Not only do you need to confirm that you are still on for the meeting, you need to confirm that you have the proper address and know who will be attending.
This is separate from simply confirming the meeting will take place because there is prep worked involved after this step, specific to Ritual #9.
It’s important to do this because if you grabbed the address from their outdated website, or your outdated CRM, you may have the incorrect location. I have a prospect I’ve been reaching out to who recently announced in a news article that they have moved to a different office location. I have yet to see their website updated with the new information.
It’s also important that you know who you’ll be meeting with.
The material you bring (see Ritual #5) should be catered to your audience. For example, if I knew the CFO will be attending the meeting I would likely bring along marketing material related more towards our financial modules. However, if I knew the Director of Property Management will be there I’ll be sure to bring information pertaining to multi-family and commercial property management. See the difference?
Staying up-to-date with your territory and accounts is an essential task for a top sales professional. Be sure to spend extra time researching your accounts immediately before a meeting. The morning of preferably.
That way you can bring it up during your conversation. They will appreciate that you stay in touch with the industry and their business.
Within my product offerings there are a number of options available that customers can use. So when I go to a meeting I always bring marketing material relevant to their current situation and potential needs.
Within my industry our product offerings can often be segmented into multi-family and commercial. And although many of our products are able to be used by both, some aren’t.
So if I am visiting a commercial property management company, I’ll bring marketing brochures for our commercial management product offerings. Same thing for the residential.
Because I sell software I often have to bring certain equipment with me. Specifically my laptop, my MiFi wireless hotspot, my projector, and sometimes my presentation remote (affiliate link – I love this thing…highly recommend).

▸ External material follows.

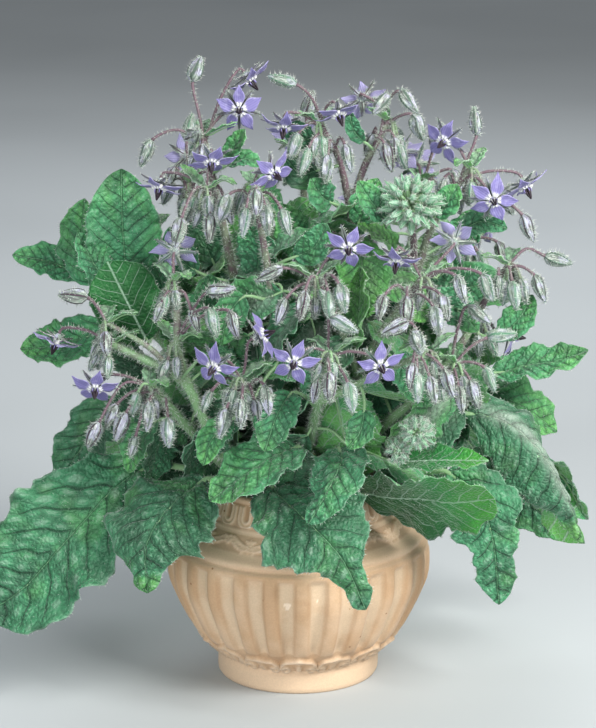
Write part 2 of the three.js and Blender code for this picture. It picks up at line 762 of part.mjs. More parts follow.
        buds: [[[-8, -12, 312], [-1, 0, 0.3], 6], [[3, -20, 272]], [[14, -18, 268]], [[25, -15, 273]]],
      },
    ],
    leaves: [
      {
        stalk: [[24, 1, 222], [28, -6, 232]],
        rib: [[30, -9, 238], [34, -11, 250], [40, -9, 262]],
        half: 8, facing: [0, -1, 0.1],
      },
      {
        stalk: [[22, 2, 205], [14, -6, 214]],
        rib: [[8, -10, 222], [-2, -14, 236], [-8, -14, 250]],
        half: 10, facing: [0, -1, 0.1],
      },
      {
        stalk: [[19, 3, 175], [30, -2, 186]],
        rib: [[36, -6, 194], [44, -12, 208], [44, -14, 224]],
        half: 10, facing: [0, -1, 0.1],
      },
      {
        stalk: [[17, 5, 152], [10, -4, 162]],
        rib: [[4, -10, 172], [0, -16, 188], [2, -18, 206]],
        half: 14, facing: [0, -1, 0.2],
      },
    ],
  },
  stem_top_left: {
    root: [-11, 3],
    shoots: [
      [3.2, 1.6, [[-22, 0, 150], [-33, -9, 215], [-40, -16, 252], [-47, -20, 286]]],
      [2, 1.4, [[-39, -15, 248], [-42, -28, 258], [-45, -42, 264]]],
    ],
    sprays: [
      {
        hub: [-47, -20, 286],
        blooms: [
          { at: [-29, -22, 299], facing: [0, -1, -0.1], roll: 18 },
          { at: [-24, -10, 312], facing: [0.5, -0.2, -0.6], arch: 6 },
        ],
        buds: [
          [[-50, -10, 318], [0.3, 0.1, 1], 0],
          [[-75, -22, 277], null, 9],
          [[-51, -24, 287], [0.3, -0.9, 0.4], 2],
        ],
      },
      {
        hub: [-45, -42, 264],
        blooms: [
          { at: [-42, -48, 278], facing: [0, -0.6, -0.7] },
          { at: [-68, -36, 263], facing: [-0.2, -0.4, -0.85], roll: 15 },
        ],
        buds: [[[-58, -60, 245], null, 8], [[-43, -54, 246]]],
      },
    ],
    leaves: [
      {
        stalk: [[-29, -6, 200], [-24, -14, 206]],
        rib: [[-22, -17, 212], [-20, -20, 228], [-26, -20, 244]],
        half: 11, facing: [0, -1, 0.1],
      },
      {
        stalk: [[-31, -8, 208], [-42, -14, 212]],
        rib: [[-50, -18, 216], [-60, -22, 226], [-64, -22, 240]],
        half: 9, facing: [0, -1, 0.2],
      },
      {
        stalk: [[-25, -2, 168], [-34, -10, 176]],
        rib: [[-40, -14, 184], [-46, -20, 200], [-44, -22, 216]],
        half: 12, facing: [0, -1, 0.2],
      },
    ],
  },
  stem_centre: {
    root: [-3, -6],
    shoots: [[3, 1.5, [[-8, -22, 150], [-14, -36, 215], [-22, -46, 266]]]],
    sprays: [
      {
        hub: [-22, -46, 266],
        blooms: [{ at: [-12, -56, 274], facing: [0.6, -0.7, -0.4] }],
        buds: [[[-26, -60, 250]], [[-15, -63, 252]], [[-36, -56, 256]]],
      },
    ],
    leaves: [
      {
        stalk: [[-13, -34, 205], [-20, -40, 208]],
        rib: [[-26, -44, 210], [-34, -52, 202], [-38, -56, 188]],
        half: 9, facing: [0, -0.9, 0.6],
      },
      {
        stalk: [[-9, -24, 165], [-20, -32, 168]],
        rib: [[-28, -38, 170], [-38, -44, 176], [-44, -46, 186]],
        half: 10, facing: [0, -0.9, 0.6],
      },
    ],
  },
  stem_rear_left: {
    root: [-19, 15],
    shoots: [
      [3.2, 1.6, [[-38, 28, 150], [-52, 40, 205], [-56, 44, 250]]],
      [2, 1.4, [[-50, 38, 195], [-76, 50, 222]]],
    ],
    sprays: [
      {
        hub: [-56, 44, 250],
        blooms: [{ at: [-58, 58, 260], facing: [-0.2, 0.9, -0.2] }],
        buds: [[[-46, 54, 238]], [[-68, 52, 242]], [[-56, 46, 278], [0.2, 0.3, 1], 0]],
      },
      {
        hub: [-76, 50, 222],
        blooms: [{ at: [-86, 58, 224], facing: [-0.5, 0.8, -0.3] }],
        buds: [[[-92, 42, 212]]],
      },
    ],
    leaves: [
      {
        stalk: [[-41, 30, 160], [-52, 26, 172]],
        rib: [[-60, 26, 180], [-76, 30, 190], [-90, 34, 186]],
        half: 13, facing: [-0.2, 0.2, 1],
      },
      {
        stalk: [[-45, 34, 178], [-46, 44, 188]],
        rib: [[-46, 52, 194], [-44, 68, 202], [-42, 80, 192]],
        half: 13, facing: [0, 0.4, 1],
      },
    ],
  },
  stem_rear_middle: {
    root: [0, 21],
    shoots: [
      [3.2, 1.6, [[2, 42, 150], [4, 56, 210], [2, 60, 262]]],
      [2, 1.4, [[3, 54, 195], [22, 70, 220], [26, 74, 228]]],
    ],
    sprays: [
      {
        hub: [2, 60, 262],
        blooms: [{ at: [-2, 74, 268], facing: [-0.2, 0.9, -0.2] }],
        buds: [[[14, 66, 250]], [[-12, 64, 248]], [[6, 58, 288], [0.2, 0, 1], 0]],
      },
      {
        hub: [26, 74, 228],
        blooms: [{ at: [34, 86, 232], facing: [0.4, 0.9, -0.2] }],
        buds: [[[38, 72, 214]], [[16, 84, 214]]],
      },
    ],
    leaves: [
      {
        stalk: [[2, 44, 158], [-8, 50, 168]],
        rib: [[-14, 56, 174], [-22, 72, 180], [-26, 86, 172]],
        half: 14, facing: [0, 0.4, 1],
      },
      {
        stalk: [[3, 47, 170], [14, 52, 178]],
        rib: [[20, 58, 182], [34, 74, 184], [42, 88, 174]],
        half: 14, facing: [0, 0.4, 1],
      },
    ],
  },
  stem_rear_right: {
    root: [18, 18],
    shoots: [
      [3.2, 1.6, [[40, 32, 150], [56, 42, 205], [64, 46, 250]]],
      [2, 1.4, [[52, 40, 190], [78, 48, 214], [84, 50, 220]]],
    ],
    sprays: [
      {
        hub: [64, 46, 250],
        blooms: [{ at: [62, 60, 256], facing: [0, 0.95, -0.2] }],
        buds: [[[76, 54, 238]], [[50, 48, 240]], [[72, 44, 274], [0.3, 0, 1], 0]],
      },
      {
        hub: [84, 50, 220],
        blooms: [{ at: [96, 58, 222], facing: [0.6, 0.7, -0.3] }],
        buds: [[[96, 42, 206]], [[88, 64, 204]]],
      },
    ],
    leaves: [
      {
        stalk: [[34, 28, 132], [66, 20, 140]],
        rib: [[90, 16, 143], [104, 14, 142], [118, 12, 137], [134, 12, 124]],
        half: 15, facing: [0, -0.6, 1], wave: 0.2,
      },
      {
        stalk: [[44, 35, 165], [56, 46, 174]],
        rib: [[62, 52, 178], [76, 64, 182], [86, 76, 172]],
        half: 13, facing: [0.2, 0.4, 1],
      },
      {
        stalk: [[56, 42, 205], [66, 34, 212]],
        rib: [[72, 32, 216], [84, 30, 224], [92, 30, 238]],
        half: 9, facing: [0, -1, 0.2],
      },
    ],
  },
  leafy_shoot_left: {
    root: [-24, 8],
    shoots: [[3.6, 2, [[-44, 6, 138], [-68, -2, 175], [-86, -8, 204]]]],
    sprays: [],
    leaves: [
      {
        stalk: [[-84, -7, 200]],
        rib: [[-86, -10, 208], [-87, -14, 226], [-88, -13, 248], [-88, -10, 267]],
        half: 19, facing: [0, -1, 0.1], cuts: 6,
      },
      {
        stalk: [[-84, -6, 199], [-96, 2, 200]],
        rib: [[-103, 6, 204], [-110, 8, 222], [-108, 9, 248]],
        half: 12, facing: [0, -1, 0.1], cuts: 6,
      },
      {
        stalk: [[-82, -6, 196], [-98, 6, 202]],
        rib: [[-108, 11, 206], [-127, 16, 214], [-146, 16, 217]],
        half: 9, facing: [0, -0.8, 0.6],
      },
      {
        stalk: [[-74, -5, 184], [-74, -22, 182]],
        rib: [[-75, -32, 184], [-83, -40, 203], [-94, -38, 226]],
        half: 12, facing: [0.1, -1, 0.1], cuts: 6,
      },
      {
        stalk: [[-66, -2, 172], [-82, -2, 184]],
        rib: [[-96, -4, 184], [-118, -5, 176], [-141, -6, 173]],
        half: 13, facing: [0, -0.7, 1], cuts: 6,
      },
      {
        stalk: [[-56, 3, 156], [-60, 16, 168]],
        rib: [[-64, 24, 172], [-80, 40, 176], [-96, 52, 168]],
        half: 13, facing: [-0.2, 0.2, 1],
      },
    ],
  },
};

// A dense round head of young buds, standing out of a small core.
const HEAD_CORE = 6.5;
const HEAD_RADIUS = 15.5;
const HEAD_BUDS = 11;
const GOLDEN_ANGLE = Math.PI * (3 - Math.sqrt(5));
function head({ at, look }) {
  const place = seat(at, look);
  const put = (p) => p.applyMatrix4(place).toArray();
  let body = solidOf(new THREE.IcosahedronGeometry(HEAD_CORE).applyMatrix4(place));
  for (let k = 0; k < HEAD_BUDS; k++) {
    const lift = 1 - (1.25 * (k + 0.5)) / HEAD_BUDS;
    const way = round(k * GOLDEN_ANGLE, Math.sqrt(1 - lift * lift), lift);
    const from = put(way.clone().multiplyScalar(0.55 * HEAD_CORE));
    const to = put(way.clone().multiplyScalar(HEAD_RADIUS));
    body = body.add(bar([from, to], [[0, 1.2], [0.55, 2.8], [1, 0]], 4));
  }
  return body;
}

// A shoot: a tapered bar with a ring every RING_STEP or so along it, and one where it leaves the soil.
const SHOOT_SIDES = 5;
const RING_STEP = 36;
function shoot([from, to, points], foot = []) {
  const way = [...foot, ...points];
  const length = lengthOf(way);
  const straight = foot.length > 0 ? lengthOf(foot) / length : 0;
  const rings = even(Math.max(2, Math.round(length / RING_STEP)), from, to);
  const radii = rings.map(([share, radius]) => [straight + (1 - straight) * share, radius]);
  if (straight > 0) radii.unshift([0, from]);
  return bar(way, radii, SHOOT_SIDES);
}

// The places that the stalks of a spray start from: one after another, back from the end of its shoot.
const PERCH_STEP = 3.4;
function perches(shoots, hub) {
  const own = shoots.find(([, , points]) => points.at(-1).every((value, i) => value === hub[i]));
  if (!own) return () => hub;
  const path = line(own[2], [1, 0, 0]);
  const length = lengthOf(own[2]);
  return (i) => path(1 - (1.2 + i * PERCH_STEP) / length).at.toArray();
}

// One flowering stem with all that grows from it, in one body.
function stem({ root, shoots, sprays, leaves, head: dense }) {
  const parts = shoots.map((spec, i) => shoot(spec, i === 0 ? footOf(root, 3) : []));
  for (const { hub, buds = [], blooms = [] } of sprays) {
    const perch = perches(shoots, hub);
    parts.push(...buds.map((row, i) => bud(perch(blooms.length + i), row)));
    parts.push(...blooms.map((bloom, i) => calyx(perch(i), bloom)));
  }
  parts.push(...leaves.map((spec) => stalked({ cuts: 4, ...spec })));
  if (dense) parts.push(head(dense));
  return wasm.Manifold.union(parts);
}

// ---------------------------------------------------------------- the whole
const plant = new THREE.Group();

function add(name, colour, body) {
  const made = body.getMesh();
  const geometry = new THREE.BufferGeometry();
  geometry.setAttribute("position", new THREE.BufferAttribute(made.vertProperties, 3));
  geometry.setIndex(new THREE.BufferAttribute(made.triVerts, 1));
  geometry.computeVertexNormals();
  const look = { color: COLOURS[colour], roughness: ROUGHNESS[colour], metalness: 0 };
  const mesh = new THREE.Mesh(geometry, new THREE.MeshStandardMaterial(look));
  mesh.name = name;
  plant.add(mesh);
}

add("pot", "clay", pot());
const holes = [];
for (const [name, spec] of Object.entries(CROWN_LEAVES)) {
  add(name, "leaf", rooted(spec));
  holes.push([spec.root, 2 * CROWN_STALK, 4]);
}
for (const [name, spec] of Object.entries(STEMS)) {
  add(name, "stem", stem(spec));
  holes.push([spec.root, spec.shoots[0][0], SHOOT_SIDES]);
  const blooms = spec.sprays.flatMap((spray) => spray.blooms ?? []);
  blooms.forEach((bloom, i) => {
    add(`bloom_${name.replace("stem_", "")}_${i + 1}`, "petal", corolla(bloom));
  });
}
add("soil", "soil", soil(holes));

export default plant;
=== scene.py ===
"""Borage in flower in a fluted clay pot: its looks, built around the fixed frame.

Sizes in the tables are in millimetres, in the frame's own axes: +Z up, the front along -Y.
"""

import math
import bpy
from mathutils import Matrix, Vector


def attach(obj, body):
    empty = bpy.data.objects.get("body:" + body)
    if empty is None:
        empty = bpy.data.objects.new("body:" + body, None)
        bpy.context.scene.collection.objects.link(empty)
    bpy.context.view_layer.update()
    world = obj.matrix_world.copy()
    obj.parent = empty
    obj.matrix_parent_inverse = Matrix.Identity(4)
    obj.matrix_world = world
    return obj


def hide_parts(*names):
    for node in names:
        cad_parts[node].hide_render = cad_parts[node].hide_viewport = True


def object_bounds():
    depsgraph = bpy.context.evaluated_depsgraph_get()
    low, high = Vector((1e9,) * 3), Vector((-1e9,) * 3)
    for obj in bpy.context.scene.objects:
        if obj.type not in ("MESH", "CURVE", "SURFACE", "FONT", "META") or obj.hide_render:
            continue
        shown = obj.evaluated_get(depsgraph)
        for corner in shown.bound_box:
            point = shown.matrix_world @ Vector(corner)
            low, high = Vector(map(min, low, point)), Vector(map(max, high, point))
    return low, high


bl_info = {
    "name": "Potted borage",
    "version": (1, 0, 0),
    "blender": (4, 5, 0),
    "location": "3D Viewport > Sidebar > Borage",
    "description": "Builds a borage plant in flower, in a fluted clay pot",
    "category": "Add Mesh",
}

import zlib

import bpy
import numpy as np
from mathutils import Vector

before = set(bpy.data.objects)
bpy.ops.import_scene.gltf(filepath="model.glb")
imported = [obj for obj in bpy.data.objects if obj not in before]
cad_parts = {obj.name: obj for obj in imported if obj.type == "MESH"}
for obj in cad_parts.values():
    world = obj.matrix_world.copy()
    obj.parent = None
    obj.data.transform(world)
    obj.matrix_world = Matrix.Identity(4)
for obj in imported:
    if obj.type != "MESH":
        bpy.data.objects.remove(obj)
CAD_BOX = [list(corner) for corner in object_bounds()]

MM = 0.001
SOIL_TOP = 94
ROOT_DEPTH = 9

# ---------------------------------------------------------------- layout, as in the part's source
UPWARD = (0, 0, 1)


def blade(half, facing, *points, bare=2, **spec):
    """A leaf: half its width, the way that it faces, and the points that it runs through. Its stalk
    goes through the first bare points, and its midrib through the rest."""
    return dict(half=half, facing=facing, stalk=points[:bare], rib=points[bare:], **spec)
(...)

And before every meeting I make sure every one of them is working. I check to make sure my laptop and MiFi are fully charged. I plug my projector in to make sure it is working properly and the bulb isn’t burned out (only problem I can think of happening with a projector). And I make sure that the presentation remote has working batteries (in addition to the spares I keep in my bag).
For me, equipment also means software. I often use WebEx for online meetings or to have one of the more technical software engineers call in and showcase the software. Before that happens I make sure that I’m able to log on without problems and that there won’t be any hiccups during my meeting.

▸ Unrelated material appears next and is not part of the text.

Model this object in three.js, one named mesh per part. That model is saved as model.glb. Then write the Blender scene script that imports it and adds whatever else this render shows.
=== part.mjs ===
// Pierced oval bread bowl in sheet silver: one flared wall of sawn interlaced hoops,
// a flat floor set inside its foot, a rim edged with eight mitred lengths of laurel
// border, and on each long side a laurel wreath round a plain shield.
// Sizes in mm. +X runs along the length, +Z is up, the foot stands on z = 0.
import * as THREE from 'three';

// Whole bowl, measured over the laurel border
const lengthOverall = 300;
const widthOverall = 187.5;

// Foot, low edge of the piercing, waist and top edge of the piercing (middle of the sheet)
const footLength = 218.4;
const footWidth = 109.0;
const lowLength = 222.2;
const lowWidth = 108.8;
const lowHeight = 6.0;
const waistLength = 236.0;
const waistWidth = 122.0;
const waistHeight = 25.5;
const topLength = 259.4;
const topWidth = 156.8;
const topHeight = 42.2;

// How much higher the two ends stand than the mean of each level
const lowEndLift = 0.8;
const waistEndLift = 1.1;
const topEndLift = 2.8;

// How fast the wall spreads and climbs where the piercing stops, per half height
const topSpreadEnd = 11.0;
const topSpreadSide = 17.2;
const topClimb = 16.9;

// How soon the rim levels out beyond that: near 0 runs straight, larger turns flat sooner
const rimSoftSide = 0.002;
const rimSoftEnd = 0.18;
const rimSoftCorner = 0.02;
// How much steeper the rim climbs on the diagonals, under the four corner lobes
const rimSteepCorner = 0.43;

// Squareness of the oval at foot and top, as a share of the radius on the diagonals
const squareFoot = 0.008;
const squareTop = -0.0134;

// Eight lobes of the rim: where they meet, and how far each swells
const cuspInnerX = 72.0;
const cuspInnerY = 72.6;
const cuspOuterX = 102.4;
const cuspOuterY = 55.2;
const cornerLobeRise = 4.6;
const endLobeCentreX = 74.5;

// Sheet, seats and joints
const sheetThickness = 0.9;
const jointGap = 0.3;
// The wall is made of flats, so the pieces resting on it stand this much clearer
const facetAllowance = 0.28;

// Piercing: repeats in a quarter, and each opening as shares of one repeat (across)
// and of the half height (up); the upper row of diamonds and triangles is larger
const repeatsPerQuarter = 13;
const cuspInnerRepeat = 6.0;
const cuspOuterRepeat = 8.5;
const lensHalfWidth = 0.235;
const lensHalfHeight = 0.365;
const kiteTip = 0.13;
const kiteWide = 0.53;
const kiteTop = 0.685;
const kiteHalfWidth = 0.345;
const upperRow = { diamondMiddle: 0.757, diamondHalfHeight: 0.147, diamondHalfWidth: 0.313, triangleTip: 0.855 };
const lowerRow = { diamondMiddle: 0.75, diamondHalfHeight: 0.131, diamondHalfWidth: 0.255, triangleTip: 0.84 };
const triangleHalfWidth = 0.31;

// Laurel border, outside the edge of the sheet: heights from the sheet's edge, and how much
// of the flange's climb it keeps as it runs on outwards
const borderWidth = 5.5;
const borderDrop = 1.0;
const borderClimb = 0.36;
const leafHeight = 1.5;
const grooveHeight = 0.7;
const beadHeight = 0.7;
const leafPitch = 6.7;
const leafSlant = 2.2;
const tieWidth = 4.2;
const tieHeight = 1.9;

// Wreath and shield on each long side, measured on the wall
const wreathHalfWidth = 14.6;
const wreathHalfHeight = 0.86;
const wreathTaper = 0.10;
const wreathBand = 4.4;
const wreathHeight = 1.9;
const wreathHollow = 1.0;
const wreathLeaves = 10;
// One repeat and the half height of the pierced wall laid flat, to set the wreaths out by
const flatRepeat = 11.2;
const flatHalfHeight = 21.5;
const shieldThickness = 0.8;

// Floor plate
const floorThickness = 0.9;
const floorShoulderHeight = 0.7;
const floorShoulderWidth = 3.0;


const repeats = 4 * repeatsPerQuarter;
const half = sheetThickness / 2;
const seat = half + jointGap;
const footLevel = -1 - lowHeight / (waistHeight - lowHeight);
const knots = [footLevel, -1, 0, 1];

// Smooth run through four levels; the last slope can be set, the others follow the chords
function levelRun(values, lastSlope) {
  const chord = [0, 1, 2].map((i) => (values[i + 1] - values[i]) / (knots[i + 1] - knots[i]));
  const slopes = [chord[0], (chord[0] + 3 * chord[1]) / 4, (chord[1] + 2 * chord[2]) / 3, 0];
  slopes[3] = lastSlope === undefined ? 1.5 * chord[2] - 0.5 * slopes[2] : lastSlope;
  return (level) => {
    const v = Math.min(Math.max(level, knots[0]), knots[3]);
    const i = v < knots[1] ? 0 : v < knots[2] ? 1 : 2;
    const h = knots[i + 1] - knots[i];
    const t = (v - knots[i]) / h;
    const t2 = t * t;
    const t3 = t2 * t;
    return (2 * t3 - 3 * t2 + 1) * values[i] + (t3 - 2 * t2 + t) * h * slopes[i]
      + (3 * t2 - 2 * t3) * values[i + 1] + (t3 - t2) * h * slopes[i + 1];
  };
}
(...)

Before every meeting, if you use equipment, software, or anything that would not work properly when it needs too, check to make sure that it is working before your meeting.
This one is pretty straight forward. Review your notes for the account or prospect.
The last thing you want is to miss or forget some detail from a previous conversation that the client thought was very important.
Not to mention that you want to make sure that you are up-to-date with everything that has happened in the account history.
This is where the sales person in me comes out. For every meeting I plan to bring up no less than three up-selling opportunities.
As mentioned before, if they are a commercial property management company, I’ll be sure to highlight our newest additions or upgrades to our commercial management portfolio.
For example I was recently visiting one of my clients and was sure to bring up the mobile applications of our building operations module, Workspeed.
This was a new product offering since they had last been visited by a sales representative so it was a prime opportunity to talk about it with them.
The point is that prospecting with current clients is a lot easier to do than new logo accounts. Use every opportunity you have to up-sell them.
As I mentioned in Ritual #2, you want to make sure to get the address and attendees of your meeting so that you can send a follow up letter to them.
You should already have a completed; pre-stamped envelope for each attendee addressed to their office with a small intro paragraph ready to go.
Once the meeting has concluded, finish the letter and throw it into your nearest mail box. They’ll get it in two days and you’ll have one more reason to stand out from the crowd with them.
Lastly plan out one or two takeaways for each meeting.
As I mention in my post series, Property Management Sales In Los Angeles, there’s something to be learned from every client interaction. Or if you’ve seen my SlideShare deck, Sales Prospecting Ideas, you know that you should ALWAYS get something out of every prospect contact.
For example, during that last client interaction where I highlighted Workspeed, my two takeaway plans were to test out a new delivery method for the building operation software and to get them to explore it further with a product demonstration.
I had already tried a few different ways of bringing it up in conversation and thought that there were still better ways to introduce it. So after brainstorming some ideas I decided to try one of them out during the meeting.
There is always something that you can takeaway from a meeting. If you plan it out your delivery will be that much better because you won’t be fishing in the dark. You’ll know exactly what you want from the meeting.